Birkaç sene önce küçük bir kitabı bastık. Rusya’dan gelen yardımların yüzde 25’i tüfek, yüzde 25’i mitralyoz ve toplar. Sakarya Savaşı'nda çok az Rus silahı kullanılmış. 1921'e kadar sadece altın geldi. Silahların çoğu 1922'de gelmiş, Büyük Taarruz’da kullanılmıştır.

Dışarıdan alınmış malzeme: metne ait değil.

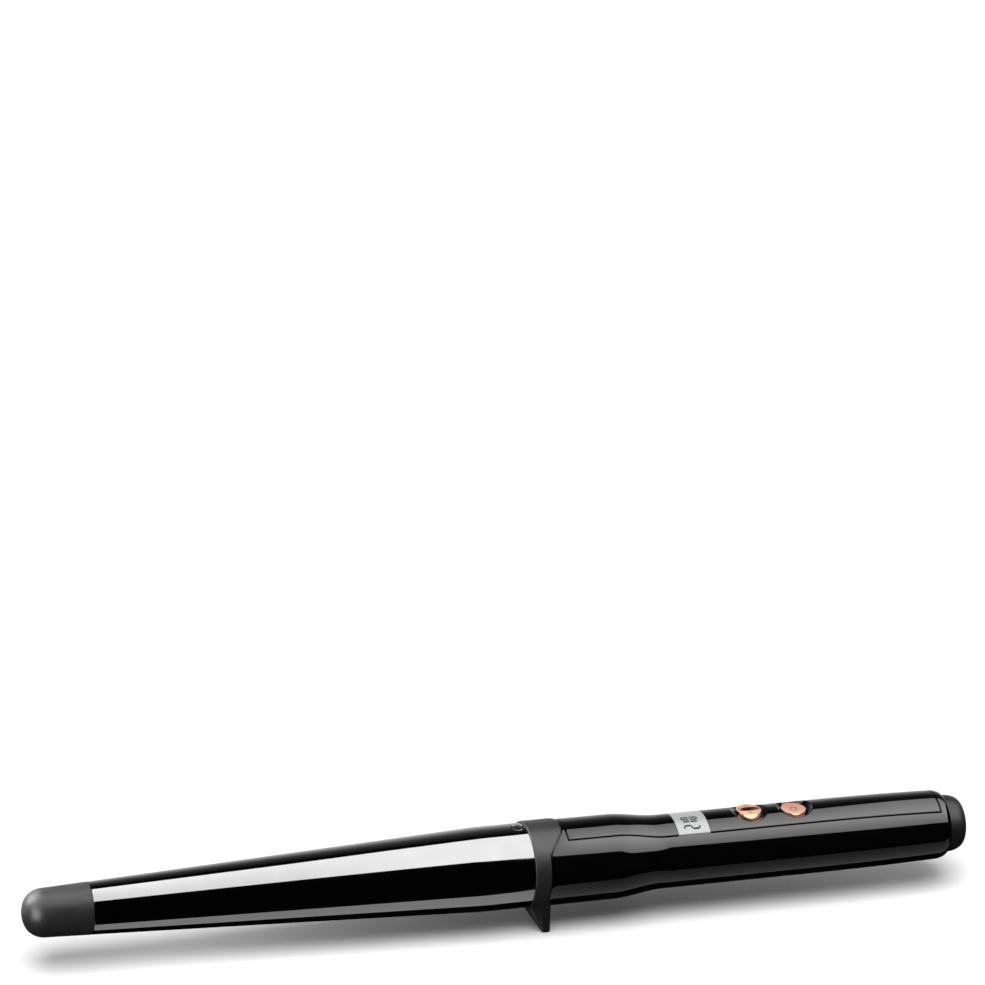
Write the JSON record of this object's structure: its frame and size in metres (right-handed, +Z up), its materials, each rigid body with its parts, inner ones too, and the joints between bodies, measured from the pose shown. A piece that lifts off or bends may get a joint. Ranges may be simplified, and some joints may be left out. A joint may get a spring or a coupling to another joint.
{
  "type": "curling wand",
  "caption": "Conical curling wand with a cool tip, hand guard with V foot, slim waisted handle, display window, rocker and power keys and a swivel cord bush.",
  "frame": {"origin": "middle of the small flat under the guard's V foot", "axes": "+X along the wand from the cool tip to the handle's end, +Z up towards the display and keys"},
  "size_m": [0.3783, 0.034, 0.0466],
  "materials": {
    "coated_barrel": "dark polished titanium coating",
    "soft_black": "fine matte, heat resistant",
    "gloss_black": "high gloss",
    "rose_gold": "polished rose gold",
    "display_lens": "clear",
    "lcd": "silver reflective display",
    "steel": "zinc plated",
    "aluminium": "extruded",
    "brass": "plain",
    "ceramic": "unglazed",
    "mica": "mica sheet",
    "nylon": "glass filled nylon",
    "board": "solder mask green",
    "component": "moulded",
    "capacitor": "box film capacitor",
    "fuse_glass": "clear",
    "sleeve_red": "silicone sleeve",
    "sleeve_white": "silicone sleeve",
    "sleeve_blue": "silicone sleeve"
  },
  "bodies": {
    "wand_body": {"tip_cap": "soft_black", "barrel": "coated_barrel", "barrel_support": "nylon", "barrel_screw_top": "steel", "barrel_screw_bottom": "steel", "support_screw_left": "steel", "support_screw_right": "steel", "heater_shoe_upper": "aluminium", "heater_shoe_lower": "aluminium", "electrode_upper": "brass", "electrode_lower": "brass", "mica_sheet_upper": "mica", "mica_sheet_lower": "mica", "ptc_chip_front": "ceramic", "ptc_chip_middle": "ceramic", "ptc_chip_rear": "ceramic", "thermistor": "fuse_glass", "thermal_fuse": "ceramic", "guard": "soft_black", "handle_body": "gloss_black", "top_cover": "gloss_black", "display_window": "display_lens", "rocker_pin": "steel", "power_switch": "component", "switch_up": "component", "switch_down": "component", "lcd_panel": "lcd", "lcd_frame": "nylon", "control_board": "board", "board_screw_front": "steel", "board_screw_rear": "steel", "microcontroller": "component", "mains_capacitor": "capacitor", "triac": "component", "mains_fuse": "fuse_glass", "end_cap": "soft_black", "brush_carrier": "nylon", "brush_live": "brass", "brush_neutral": "brass", "heater_lead_live": "sleeve_red", "heater_lead_neutral": "sleeve_blue", "sensor_lead": "sleeve_white", "mains_lead_live": "sleeve_red", "mains_lead_neutral": "sleeve_blue"},
    "temperature_rocker": {"temperature_rocker": "rose_gold"},
    "power_button": {"power_button": "rose_gold", "power_plunger": "component"},
    "cord_swivel": {"cord_swivel": "soft_black", "slip_ring_live": "brass", "slip_ring_neutral": "brass"}
  },
  "joints": [
    {"name": "rocker_tilt", "type": "hinge", "parent": "wand_body", "child": "temperature_rocker", "pos_m": [0.0816, 0, 0.0398], "axis": [1, 0, 0], "range_deg": [-4, 4], "stiffness_Nm_per_rad": 0.01},
    {"name": "power_press", "type": "slide", "parent": "wand_body", "child": "power_button", "axis": [0, 0, -1], "range_m": [0, 0.0006], "stiffness_N_per_m": 800},
    {"name": "cord_turn", "type": "hinge", "parent": "wand_body", "child": "cord_swivel", "pos_m": [0.1714, 0, 0.0296], "axis": [1, 0, 0], "continuous": true}
  ]
}
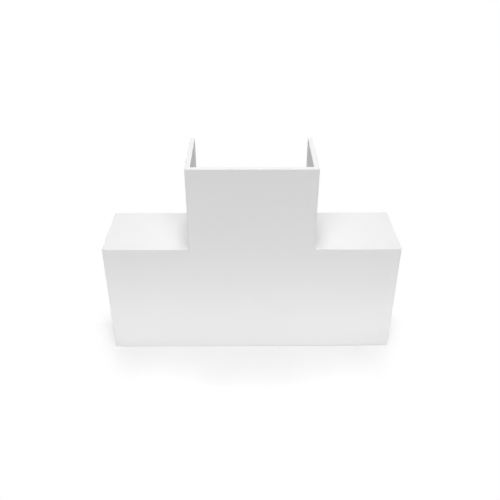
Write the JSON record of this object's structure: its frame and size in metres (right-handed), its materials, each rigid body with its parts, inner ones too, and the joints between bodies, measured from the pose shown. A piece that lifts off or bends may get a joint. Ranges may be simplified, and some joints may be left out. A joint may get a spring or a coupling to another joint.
{
  "type": "trunking tee fitting",
  "caption": "T-shaped, open-backed moulded shell that covers the joint where a branch of rectangular cable trunking leaves a straight run.",
  "frame": {"origin": "bottom centre of the part's box: the middle of the bottom wall's underside", "axes": "+X along the run, -Y out of the front plate, +Y out of the open back, +Z along the branch"},
  "size_m": [0.105, 0.027, 0.0745],
  "materials": {
    "white_pvc": "fine satin, as moulded"
  },
  "bodies": {
    "root": {"tee_shell": "white_pvc"}
  },
  "joints": []
}
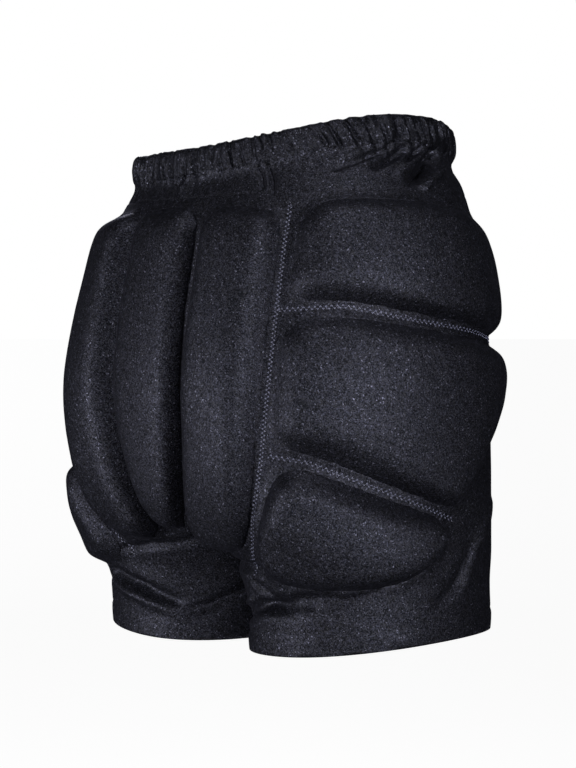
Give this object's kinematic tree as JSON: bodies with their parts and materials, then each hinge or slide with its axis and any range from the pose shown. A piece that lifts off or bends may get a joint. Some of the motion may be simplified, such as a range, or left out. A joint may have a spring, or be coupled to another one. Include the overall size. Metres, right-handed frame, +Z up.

Bunlardan kalan var mı diye araştırdım. Birkaç tane buldum. Mesela bu toplardan bir tanesi Niğde'de kalenin yanında. Rusça olarak nerede üretildiği gibi bilgiler yazılı. Bir başka top ise Ankara Kalecik’te. Tam belediyenin karşısında.
Bu yardımları Rusya gönderdi, çünkü biz de 1920'ye 21'e kadar emperyalizme karşı savaştık.
İngiltere’ye, Fransa'ya, Amerika'ya karşı savaştık. 1919’da Türkiye ile tek düşmanımız vardı emperyalizm! Biz sadece Yunan askerlerine karşı değil hep birlikte emperyalizme karşı savaştık.”